More to the point: people don't read DVD's; machines do. Machines designed by engineers.
The future access to information by the public is dependent upon the freedom of engineers.
Post may contain irony: discontinue use if experiencing mood swings, nausea or elevated blood pressure.
JV: Let's say there are a thousand. But there are 284 million people in this country. You can't have public policy that is aimed at 100,000 people when the other multi-multi-millions are also involved. You can't do it that way.
If Mr. Valenti truly believed that, the law would not have been written in the first place. Let me put it this way: How many of those 284 million people in this country actually copy DVDs for distribution? "You can't have public policy that is aimed at" the few "when the other multi-multi-millions are also involved. You can't do it that way."
This is an issue, like a lot of things - where we seem to be going backwards. We're peddling backwards.
The greed of major companies, and civil litigations have caused technology and communications to become relatively stagnant. It's nearly becoming a crime to invent and expand.
I'm still pondering whether or not it's illegal to actually watch movies, or listen to music. I find myself quoting movies, replaying scenes in my mind... and whistling songs I've heard previously in the day. Is that wrong? Am I violating any kind of copyright law by closing my eyes, and visualizing a scene of a movie? Sure seems like I would be...
We're being systematically stripped of all our rights as citizens and consumers.
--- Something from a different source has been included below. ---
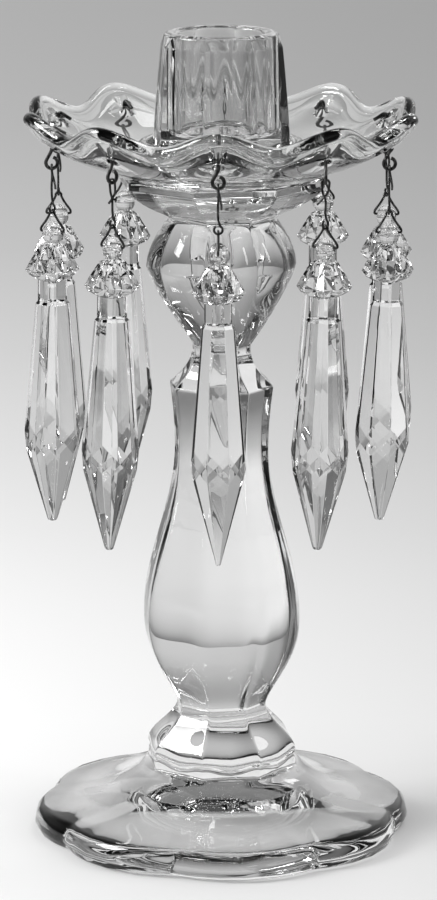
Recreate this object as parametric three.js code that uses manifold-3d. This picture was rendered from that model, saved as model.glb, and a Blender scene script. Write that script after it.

A product you purchase, is really no longer your product. You're just using it. As the rate of artificial inflation grows (the inflation growth also applies to movies, music, other), it makes the luxury portion of budgets much smaller. As the prices of these items go up (big surprise), and the ability to buy them goes down.. what's going to happen? It's definitely not right to steal, but it's an interesting situation.
I'm just waiting for the day when you have to register your DVD on your DVD player.. and they use a DRM-like system to track it.
"I'm sorry, you've already watched this movie today."